History

Iceland
- Name: Ægir
- Namesake: Ægir
- Builder: Burmeister & Wain, Denmark
- Launched: 25 April 1929
- Commissioned: 1929
- Decommissioned: 1968
- Identification: Callsign: TFEA
- Fate: Scrapped in 1968

General characteristics
- Propulsion: 1 × B&W diesel engine
- Speed: 13 knots (24 km/h; 15 mph)

= ICGV Ægir (1929) =

Icelandic Coast Guard patrol vessel

ICGV Ægir was an offshore patrol vessel of the Icelandic Coast Guard built by Burmeister & Wain, in Denmark in 1929. It was named after Ægir, the personification of the sea in Norse mythology. The ship entered service in July 1929 and participated in the first of the Cod Wars against the United Kingdom.

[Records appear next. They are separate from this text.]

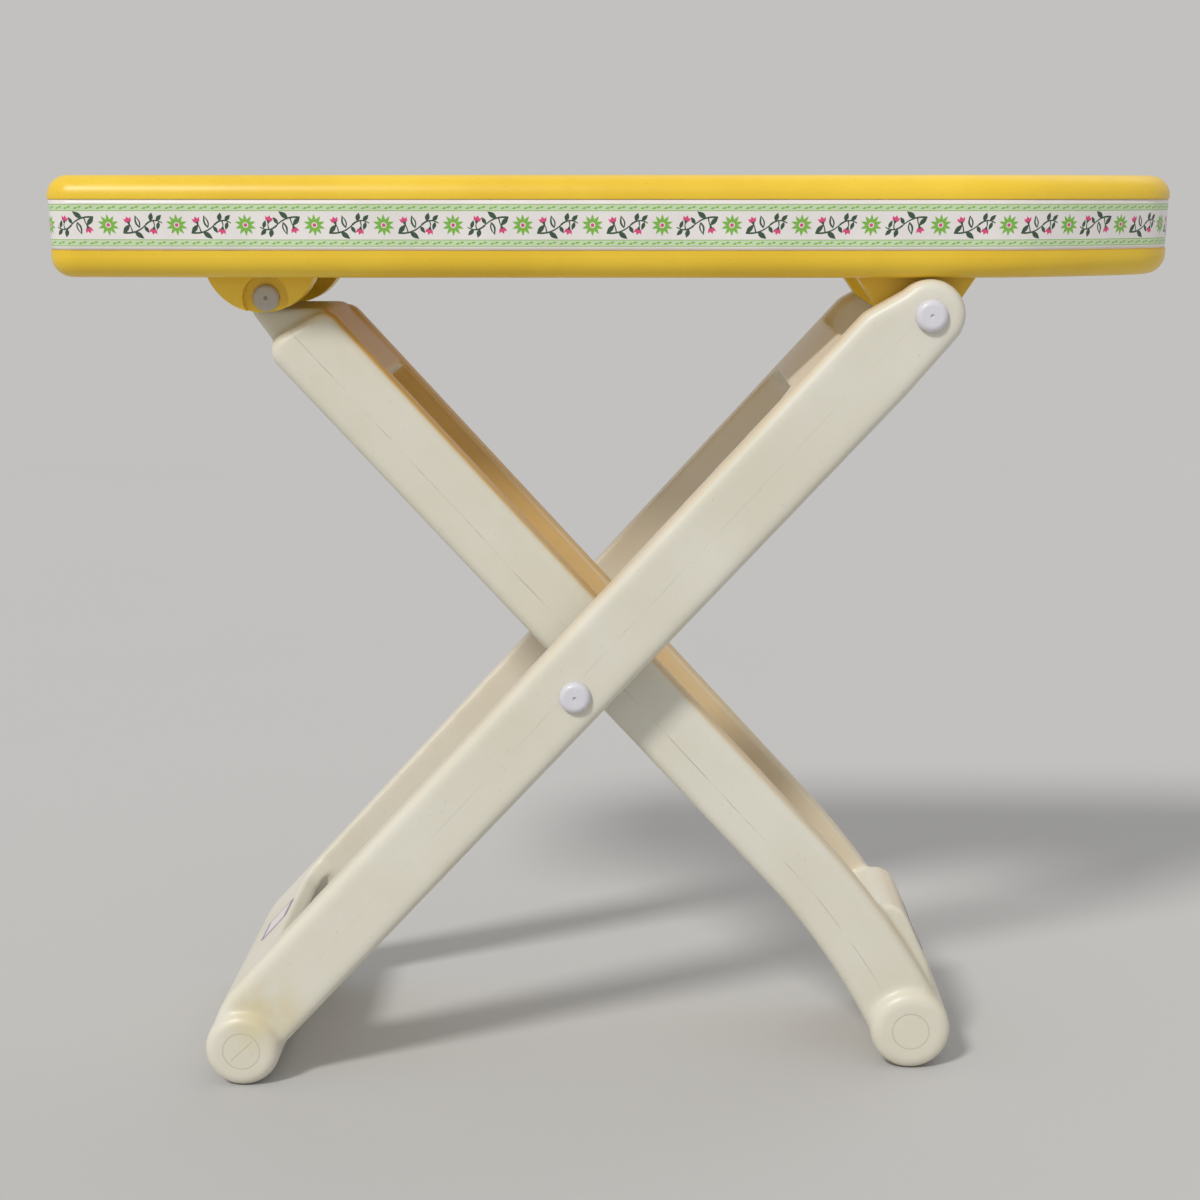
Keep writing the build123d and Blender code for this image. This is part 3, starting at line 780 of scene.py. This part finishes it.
def border_mesh(side, pitch):
    """Strip round one half of the board, as one sheet with each ink's faces marked; the border operator gives
    it its thickness.
    """
    path = BorderPath(side)
    stops = [0.0, SQUARE_END_PRINT / 2, SQUARE_END_PRINT]
    repeats = round((path.length - SQUARE_END_PRINT) / pitch)
    stops += [SQUARE_END_PRINT + pitch * i for i in range(1, repeats)] + [path.length]
    height = LABEL_HIGH.z - LABEL_LOW.z
    tiles = {flip: border_tile(pitch / MM, height / MM, flip) for flip in (False, True)}
    bm = bmesh.new()
    for repeat, (start, end) in enumerate(zip(stops, stops[1:])):
        points, faces, inks = tiles[repeat % 3 == 2]
        scale = (end - start) / pitch * MM
        corners = [bm.verts.new(path.at(start + p.x * scale, p.y * MM / height)) for p in points]
        for face, ink in zip(faces, inks):
            made = bm.faces.new([corners[i] for i in face])
            made.material_index = INK_ORDER.index(ink)
            made.smooth = True
    bmesh.ops.remove_doubles(bm, verts=bm.verts, dist=2e-5)
    bmesh.ops.dissolve_degenerate(bm, dist=1e-6, edges=bm.edges)
    bmesh.ops.recalc_face_normals(bm, faces=bm.faces)
    bm.normal_update()
    outward = sum(f.normal.y * f.calc_area() * (-1 if side == "near" else 1) for f in bm.faces)
    if outward < 0:
        bmesh.ops.reverse_faces(bm, faces=bm.faces)
    mesh = bpy.data.meshes.new("border_print_" + side)
    bm.to_mesh(mesh)
    bm.free()
    return mesh


class IRONING_OT_border(bpy.types.Operator):
    """Print the floral border on both halves of the paper strip"""
    bl_idname = "ironing.border"
    bl_label = "Print border"

    def execute(self, context):
        settings = context.scene.ironing_border
        effects = shared_effects()
        inks = [ink_material("ink_" + ink, getattr(settings, ink), effects) for ink in INK_ORDER]
        for side in ("near", "far"):
            piece = new_object("border_print_" + side, border_mesh(side, settings.pitch))
            for ink in inks:
                piece.data.materials.append(ink)
            thickness = piece.modifiers.new("paper", "SOLIDIFY")
            thickness.thickness = 0.2 * MM
            thickness.offset = -1
            apply_modifiers(piece)
            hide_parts("border_label_" + side)
            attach(piece, "board")
        return {"FINISHED"}


def tag_material(node, effects):
    """Worn paper label with no lettering: a thin violet edge round a blank field."""
    material, g, shader = new_material(node + "_paper")
    low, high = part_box(node)
    middle = (low + high) / 2
    slope = Vector((high.x - low.x, 0, (high.z - low.z) * (1 if node == "outer_leg_tag" else -1)))
    where = g.add("ShaderNodeTexCoord").outputs["Object"]
    offset = g.vector("SUBTRACT", where, tuple(middle)).outputs[0]
    along = g.vector("DOT_PRODUCT", offset, tuple(slope.normalized())).outputs["Value"]
    aside = g.vector("DOT_PRODUCT", offset, (0, 1, 0)).outputs["Value"]
    along_edge = g.ramp(g.math("ABSOLUTE", along), slope.length / 2 - 0.0034, slope.length / 2 - 0.0030)
    half_width = (high.y - low.y) / 2
    side_edge = g.ramp(g.math("ABSOLUTE", aside), half_width - 0.0030, half_width - 0.0026)
    edge = g.math("MAXIMUM", along_edge, side_edge)
    marks = g.group(effects["wear"], Amount=1.0)
    cloud = g.noise(where, 60.0, 3.0, 0.6, 27.0)
    tone = g.blend(g.math("MULTIPLY", edge, 0.8), rgba((0.76, 0.70, 0.70)), rgba((0.16, 0.11, 0.24)))
    tone = g.blend(g.math("MULTIPLY", g.ramp(cloud, 0.5, 0.75), 0.35), tone, rgba((0.60, 0.52, 0.44)))
    tone = g.blend(marks.outputs["Scuff"], tone, rgba((0.80, 0.76, 0.72)))
    g.link(tone, shader.inputs["Base Color"])
    g.link(g.math("MULTIPLY_ADD", cloud, 0.2, 0.25), shader.inputs["Roughness"])
    set_bump(g, shader, cloud, 0.0002, 0.4)
    return material


class IRONING_OT_tags(bpy.types.Operator):
    """Finish the two blank labels on the legs"""
    bl_idname = "ironing.tags"
    bl_label = "Finish leg labels"

    def execute(self, context):
        effects = shared_effects()
        for node in ("outer_leg_tag", "inner_leg_tag"):
            give_material(node, tag_material(node, effects))
        return {"FINISHED"}


# ---------------------------------------------------------------- stage

def floor_disc(colour):
    """Wide flat floor, the same from every side."""
    bm = bmesh.new()
    steps, radius = 96, 14.0
    bm.faces.new([bm.verts.new((radius * cos(2 * pi * i / steps), radius * sin(2 * pi * i / steps), 0))
                  for i in range(steps)])
    mesh = bpy.data.meshes.new("studio_floor")
    bm.to_mesh(mesh)
    bm.free()
    piece = new_object("studio_floor", mesh)
    piece.data.materials.append(studio_material(colour))


def sun(name, towards, strength, angle, tint=(1, 1, 1)):
    """Sun lamp that shines from the direction towards."""
    light = bpy.data.lights.new(name, "SUN")
    light.energy = strength
    light.angle = radians(angle)
    light.color = tint
    piece = new_object(name, light)
    piece.rotation_euler = Vector(towards).to_track_quat("Z", "Y").to_euler()


def studio_air(scene, backdrop):
    """Even sky light, and one plain tone where the camera looks past the floor."""
    world = bpy.data.worlds.new("studio_air")
    scene.world = world
    world.use_nodes = True
    world.node_tree.nodes.clear()
    g = Graph(world.node_tree)
    sky, plain = g.add("ShaderNodeBackground"), g.add("ShaderNodeBackground")
    sky.inputs["Color"].default_value = (0.97, 0.98, 1.0, 1)
    sky.inputs["Strength"].default_value = 0.55
    plain.inputs["Color"].default_value = rgba(backdrop)
    mix = g.add("ShaderNodeMixShader")
    g.link(g.add("ShaderNodeLightPath").outputs["Is Camera Ray"], mix.inputs[0])
    g.link(sky.outputs[0], mix.inputs[1])
    g.link(plain.outputs[0], mix.inputs[2])
    g.link(mix.outputs[0], g.add("ShaderNodeOutputWorld").inputs["Surface"])


class IRONING_OT_stage(bpy.types.Operator):
    """Build the floor, the lights and the camera"""
    bl_idname = "ironing.stage"
    bl_label = "Build stage"

    def execute(self, context):
        stage = context.scene.ironing_stage
        floor_disc(stage.floor)
        sun("key_light", (-0.55, -0.9, 0.95), 2.0, 10, (1.0, 0.98, 0.95))
        sun("fill_light", (0.5, 0.8, 1.2), 0.35, 50)
        studio_air(context.scene, stage.backdrop)
        lens = bpy.data.cameras.new("camera")
        lens.lens = stage.lens
        lens.sensor_width = 36
        lens.clip_end = 30
        camera = new_object("camera", lens)
        camera.location = (stage.sideways, -stage.distance, stage.height)
        camera.rotation_euler = (pi / 2 - stage.tilt, 0, stage.turn)
        context.scene.camera = camera
        context.scene.view_settings.view_transform = "Standard"
        return {"FINISHED"}


class IRONING_PT_panel(bpy.types.Panel):
    """Sizes, colours and build steps of the toy ironing board"""
    bl_idname = "IRONING_PT_panel"
    bl_label = "Ironing Board"
    bl_space_type = "VIEW_3D"
    bl_region_type = "UI"
    bl_category = "Ironing Board"

    def draw(self, context):
        for group in SETTINGS:
            box = self.layout.box()
            for name in SETTINGS[group].__annotations__:
                box.prop(getattr(context.scene, group), name)
        for step in STEPS:
            self.layout.operator(step.bl_idname)


SETTINGS = {"ironing_board": BoardSettings, "ironing_border": BorderSettings, "ironing_stage": StageSettings}
STEPS = (IRONING_OT_board, IRONING_OT_border, IRONING_OT_legs, IRONING_OT_pins, IRONING_OT_tags,
         IRONING_OT_stage)


def register():
    for group in (*SETTINGS.values(), *STEPS, IRONING_PT_panel):
        bpy.utils.register_class(group)
    for name, group in SETTINGS.items():
        setattr(bpy.types.Scene, name, PointerProperty(type=group))


def unregister():
    for name in SETTINGS:
        delattr(bpy.types.Scene, name)
    for group in reversed((*SETTINGS.values(), *STEPS, IRONING_PT_panel)):
        bpy.utils.unregister_class(group)


def main():
    register()
    for step in STEPS:
        family, name = step.bl_idname.split(".")
        getattr(getattr(bpy.ops, family), name)()


if __name__ == "__main__":
    main()
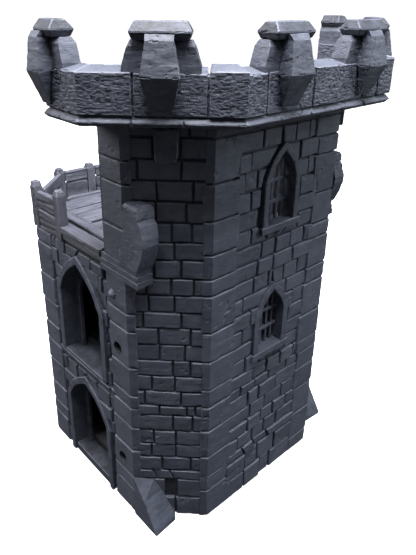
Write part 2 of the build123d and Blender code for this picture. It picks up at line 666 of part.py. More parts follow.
MERLONS = {"facade": (6, MERLON_STEP), "front_left": (7, 0.0), "front_a": (0, -MERLON_STEP),
           "front_b": (0, MERLON_STEP), "front_right": (1, 0.0), "rear": (2, -MERLON_STEP)}
BODY_LEVELS = ((PARAPET_Z1, 12.4, -0.2, -7.0), (209.6, 12.4, -0.2, -7.0),
               (215.4, 10.5, -0.4, -6.9), (MERLON_TOP, 9.6, -1.5, -5.8))
CAP_LEVELS = ((MERLON_TOP, 8.7, 1.0, -6.2), (219.6, 9.6, 2.1, -7.2),
              (CAP_TOP, 8.1, -0.4, -4.8))
BRACE_LEVELS = ((195.9, 3.8, 0.8, 0.7), (206.8, 6.1, 5.6, 0.7))
BRACE_UPPER = ((206.8, 6.1, 5.6, -0.2), (217.2, 4.3, 3.8, -0.4), (219.0, 4.5, 2.5, -0.4))
caps = []
braces = []
for tag, (index, centre) in MERLONS.items():
    body = stack(index, centre, BODY_LEVELS)
    cap = stack(index, centre, CAP_LEVELS)
    brace = stack(index, centre, BRACE_LEVELS) + stack(index, centre, BRACE_UPPER)
    body = (body & front_of_cut) - parapet[index]
    save(f"merlon_{tag}", body)
    caps.append(cap & front_of_cut)
    braces.append((brace & front_of_cut) - body - parapet[index] - cap)
save("merlon_caps", caps[0] + caps[1:])
save("merlon_braces", braces[0] + braces[1:])

brackets = []
for index in (7, 1):
    half, side = HALF - MORTAR, SIDE - MORTAR * math.tan(math.pi / 8)
    outline = [(-4.4, 187.9), (4.4, 187.9), (4.0, 177.4), (3.2, 175.9), (-3.2, 175.9),
               (-4.0, 177.4)]
    brackets.append(upright(index, outline, -BRICK, 4.2))
save("crown_brackets", brackets[0] + brackets[1:])
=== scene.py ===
import math

import bmesh
import bpy
import numpy as np
from mathutils import Matrix, Vector


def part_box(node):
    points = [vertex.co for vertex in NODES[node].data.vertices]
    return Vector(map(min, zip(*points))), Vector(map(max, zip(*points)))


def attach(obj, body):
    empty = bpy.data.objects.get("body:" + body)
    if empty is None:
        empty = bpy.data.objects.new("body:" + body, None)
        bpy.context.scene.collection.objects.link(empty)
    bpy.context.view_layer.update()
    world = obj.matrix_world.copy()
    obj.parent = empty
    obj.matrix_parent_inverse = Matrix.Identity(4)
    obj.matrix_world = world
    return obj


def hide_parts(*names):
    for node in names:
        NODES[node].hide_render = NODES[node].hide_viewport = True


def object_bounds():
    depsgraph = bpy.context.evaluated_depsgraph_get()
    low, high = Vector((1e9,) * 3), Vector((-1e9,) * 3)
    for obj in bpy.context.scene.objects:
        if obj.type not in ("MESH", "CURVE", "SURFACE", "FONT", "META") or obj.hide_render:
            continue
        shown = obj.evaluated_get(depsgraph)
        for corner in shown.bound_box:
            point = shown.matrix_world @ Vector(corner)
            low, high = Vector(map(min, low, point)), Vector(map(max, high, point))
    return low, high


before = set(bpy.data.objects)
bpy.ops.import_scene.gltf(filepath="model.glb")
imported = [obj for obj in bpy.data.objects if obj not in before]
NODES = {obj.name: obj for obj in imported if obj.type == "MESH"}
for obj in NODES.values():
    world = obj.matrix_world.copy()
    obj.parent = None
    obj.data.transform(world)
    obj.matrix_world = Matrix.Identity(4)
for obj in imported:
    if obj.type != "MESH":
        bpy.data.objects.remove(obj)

CAD_LOW, CAD_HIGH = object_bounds()
MM = 0.001

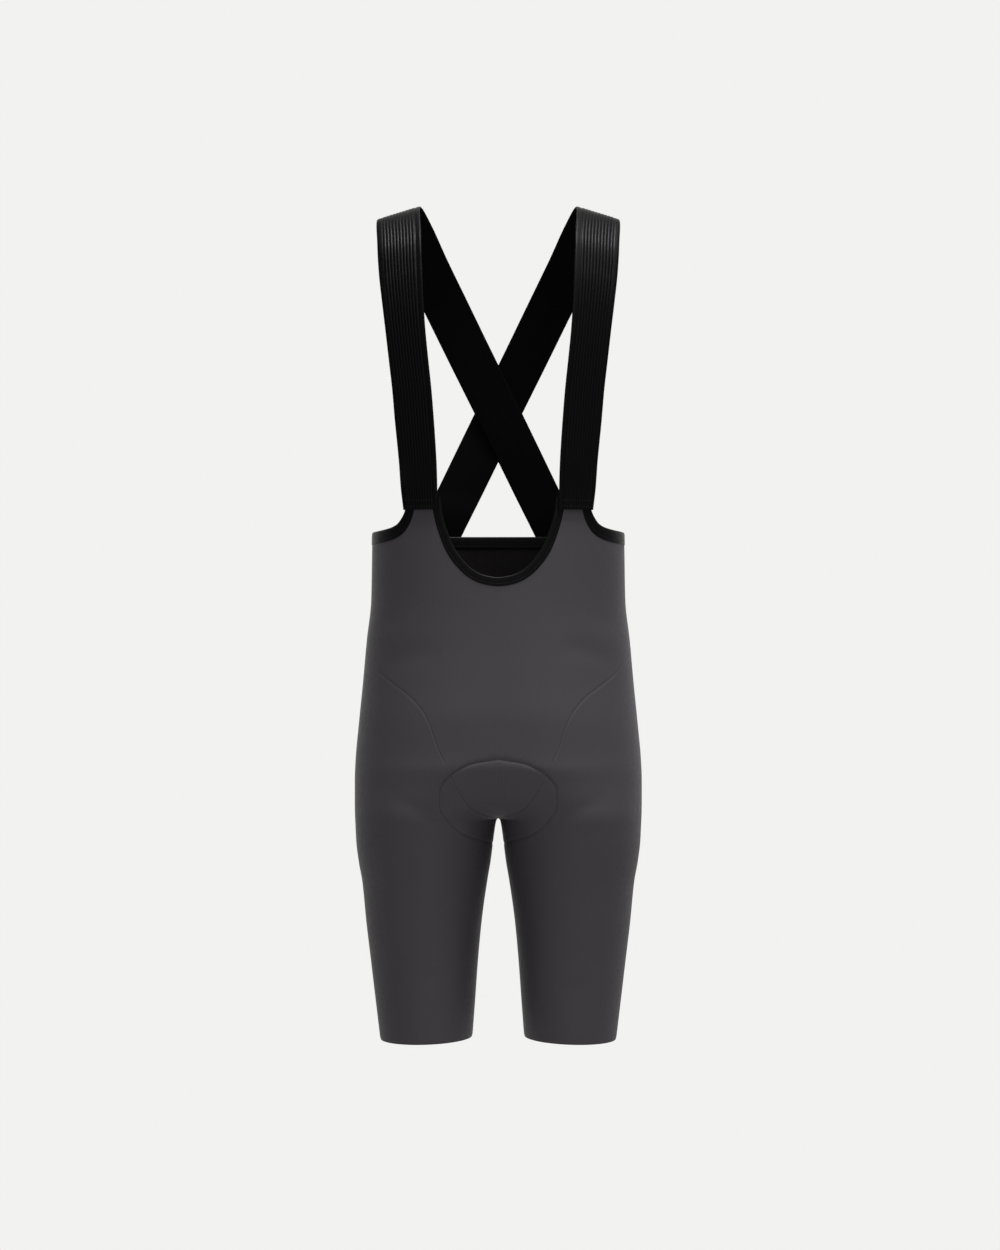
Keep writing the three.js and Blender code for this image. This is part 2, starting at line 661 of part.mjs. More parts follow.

Ægir primarily conducted patrols, search and rescue, fishery inspections, research and nautical surveying operations in the Icelandic exclusive economic zone. On Christmas Day 1950 she pulled the British trawler Northern Spray off after she went aground on 9 December off Isafjordur. With the arrival of new Ægir in 1968, the ship was decommissioned and sold for scrap.

Ægir was the sister ship of the Danish research vessel Dana.